Dried, dressed, and back on the bus it was time to go back to the ship. On the way back, Ligo pointed out all the evergreen trees we were seeing. He said that these trees are not native. There is so much lava in the soil it stunts the growth of the only kind of native tree – a type that I thought looked similar to aspens – sometimes didn’t grow higher than bushes. In fact, he said that if you ever find yourself lost in an Iceland natural forest, just stand up and you will find your way.

Native Icelandic trees

These evergreens are planted in order to try and get more trees in Iceland. The government is supporting farmers that want to transition to tree farming.

We arrived back at the ship at 5:00. The line was very long to get back into the ship. I finally noticed why. The tide was low, and the entrance ramp had a steep ramp going down to the doorway. You also had to duck low under the padded doorway to get in.

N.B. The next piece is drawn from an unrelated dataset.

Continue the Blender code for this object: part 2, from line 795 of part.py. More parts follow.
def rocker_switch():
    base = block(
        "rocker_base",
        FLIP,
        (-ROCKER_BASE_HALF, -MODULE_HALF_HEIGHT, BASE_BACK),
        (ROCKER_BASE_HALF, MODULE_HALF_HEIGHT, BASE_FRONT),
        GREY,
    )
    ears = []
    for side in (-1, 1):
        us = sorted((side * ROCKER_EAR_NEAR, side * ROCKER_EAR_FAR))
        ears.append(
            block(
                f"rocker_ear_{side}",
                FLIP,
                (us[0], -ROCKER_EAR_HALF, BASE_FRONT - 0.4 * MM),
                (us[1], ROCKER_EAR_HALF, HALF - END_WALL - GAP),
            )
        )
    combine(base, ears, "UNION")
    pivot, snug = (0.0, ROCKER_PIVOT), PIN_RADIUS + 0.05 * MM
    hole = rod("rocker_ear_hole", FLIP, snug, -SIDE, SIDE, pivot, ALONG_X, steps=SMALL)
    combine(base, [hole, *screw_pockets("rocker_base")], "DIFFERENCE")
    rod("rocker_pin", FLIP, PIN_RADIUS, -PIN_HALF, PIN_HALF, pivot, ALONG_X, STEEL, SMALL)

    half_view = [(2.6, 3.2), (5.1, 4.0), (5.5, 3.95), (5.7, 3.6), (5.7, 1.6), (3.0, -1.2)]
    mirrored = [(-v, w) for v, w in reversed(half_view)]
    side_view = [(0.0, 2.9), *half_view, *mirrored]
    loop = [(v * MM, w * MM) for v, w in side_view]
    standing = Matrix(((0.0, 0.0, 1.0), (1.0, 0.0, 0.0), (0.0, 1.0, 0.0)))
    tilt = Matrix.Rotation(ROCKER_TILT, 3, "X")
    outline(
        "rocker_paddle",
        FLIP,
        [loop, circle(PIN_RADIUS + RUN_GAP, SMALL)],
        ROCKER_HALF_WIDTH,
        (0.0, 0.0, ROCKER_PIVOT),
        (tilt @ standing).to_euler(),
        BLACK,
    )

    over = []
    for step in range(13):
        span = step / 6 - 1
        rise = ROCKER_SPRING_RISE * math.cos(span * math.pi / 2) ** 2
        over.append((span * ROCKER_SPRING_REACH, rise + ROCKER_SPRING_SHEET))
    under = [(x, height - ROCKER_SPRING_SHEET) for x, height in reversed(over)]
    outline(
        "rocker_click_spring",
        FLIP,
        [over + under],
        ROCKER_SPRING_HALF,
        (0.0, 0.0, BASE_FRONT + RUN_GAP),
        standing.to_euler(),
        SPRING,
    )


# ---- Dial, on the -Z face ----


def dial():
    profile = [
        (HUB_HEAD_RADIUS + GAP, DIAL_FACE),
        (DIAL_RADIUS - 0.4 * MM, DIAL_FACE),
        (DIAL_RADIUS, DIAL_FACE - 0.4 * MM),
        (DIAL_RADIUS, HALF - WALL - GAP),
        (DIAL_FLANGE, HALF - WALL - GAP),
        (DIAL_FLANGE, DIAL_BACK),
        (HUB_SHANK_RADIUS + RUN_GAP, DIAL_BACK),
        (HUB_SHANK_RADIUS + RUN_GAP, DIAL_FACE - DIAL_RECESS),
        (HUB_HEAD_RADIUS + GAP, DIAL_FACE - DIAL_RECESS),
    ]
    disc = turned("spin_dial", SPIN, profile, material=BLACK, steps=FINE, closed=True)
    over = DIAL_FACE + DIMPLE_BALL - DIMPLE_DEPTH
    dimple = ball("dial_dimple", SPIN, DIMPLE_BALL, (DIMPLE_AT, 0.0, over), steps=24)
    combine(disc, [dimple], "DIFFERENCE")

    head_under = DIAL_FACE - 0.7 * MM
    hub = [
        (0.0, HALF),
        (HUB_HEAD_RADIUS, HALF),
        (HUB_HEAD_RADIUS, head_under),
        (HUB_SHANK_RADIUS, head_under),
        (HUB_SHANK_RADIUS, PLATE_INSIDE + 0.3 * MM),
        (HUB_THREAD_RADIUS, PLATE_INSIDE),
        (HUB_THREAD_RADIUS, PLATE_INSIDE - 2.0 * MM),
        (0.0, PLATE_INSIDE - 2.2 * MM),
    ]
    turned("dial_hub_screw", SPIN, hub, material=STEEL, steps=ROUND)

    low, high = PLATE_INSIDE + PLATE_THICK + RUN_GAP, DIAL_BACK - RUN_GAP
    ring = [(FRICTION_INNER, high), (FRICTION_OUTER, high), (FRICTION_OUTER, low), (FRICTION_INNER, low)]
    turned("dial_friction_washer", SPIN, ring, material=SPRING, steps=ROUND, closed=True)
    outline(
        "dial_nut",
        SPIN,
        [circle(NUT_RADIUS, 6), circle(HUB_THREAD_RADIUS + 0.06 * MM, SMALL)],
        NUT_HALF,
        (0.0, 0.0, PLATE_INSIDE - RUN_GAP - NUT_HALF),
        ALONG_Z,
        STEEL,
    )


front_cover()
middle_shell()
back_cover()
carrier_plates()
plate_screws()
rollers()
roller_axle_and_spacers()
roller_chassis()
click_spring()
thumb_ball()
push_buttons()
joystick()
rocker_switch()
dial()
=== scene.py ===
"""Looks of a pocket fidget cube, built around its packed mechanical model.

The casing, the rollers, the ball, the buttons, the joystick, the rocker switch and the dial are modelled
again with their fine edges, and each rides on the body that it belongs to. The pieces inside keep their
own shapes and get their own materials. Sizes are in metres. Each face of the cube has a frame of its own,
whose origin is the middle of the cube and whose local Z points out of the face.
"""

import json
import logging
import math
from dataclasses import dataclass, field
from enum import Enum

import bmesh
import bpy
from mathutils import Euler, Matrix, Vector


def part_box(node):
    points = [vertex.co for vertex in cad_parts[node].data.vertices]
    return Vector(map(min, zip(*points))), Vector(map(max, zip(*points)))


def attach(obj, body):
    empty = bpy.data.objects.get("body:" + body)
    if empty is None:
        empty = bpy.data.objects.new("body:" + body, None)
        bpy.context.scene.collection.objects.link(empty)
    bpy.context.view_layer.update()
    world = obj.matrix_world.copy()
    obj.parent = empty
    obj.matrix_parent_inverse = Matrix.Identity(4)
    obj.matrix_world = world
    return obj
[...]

They should have been playing music so we could all Limbo into the ship.

Even though the van was kind of cramped, we enjoyed the sites and all the commentary from Ligo. I would recommend Your Day Tours to anyone who wants to experience the Golden Circle of Reykjavik. (FYI – Nobody ever asked to see our vaccine cards – Sigh)


Travel Trivia

Reykjavik, Iceland

Pronounced: RAY-kah-vik

Reykjavik is believed to be the location of the first permanent settlement in Iceland and is the world’s northernmost capital of a sovereign state.

Steam from hot springs in the region is said to have inspired Reykjavík’s name, which loosely translates to Smoke Cove or Smokey Bay.

In 1972, Reykjavík hosted the world chess championship between Bobby Fischer and Boris Spassky.

From May 20 to July 24, daylight is essentially permanent as the sun never gets more than 5° below the horizon. Day length drops to less than five hours between December 2 and January 10.

Reykjavik is also known as the Puffin Capital of the World as it is the only capital with its own colony of Puffins. Iceland is home to 60% of the Puffin population in the world.

The most prominent landmark in Reykjavik is Hallgrímskirkja church in the city’s center. It is one of the largest and finest churches in Iceland. The church is 240 feet high and is visible from almost any point in the city.

*Trivia provided by Wikipedia and Holland America documents

Author: mmmtravelmemories

A retired college administrator who loves to travel. I write to remember the experiences and, I hope, to inspire others to make their own travel memories.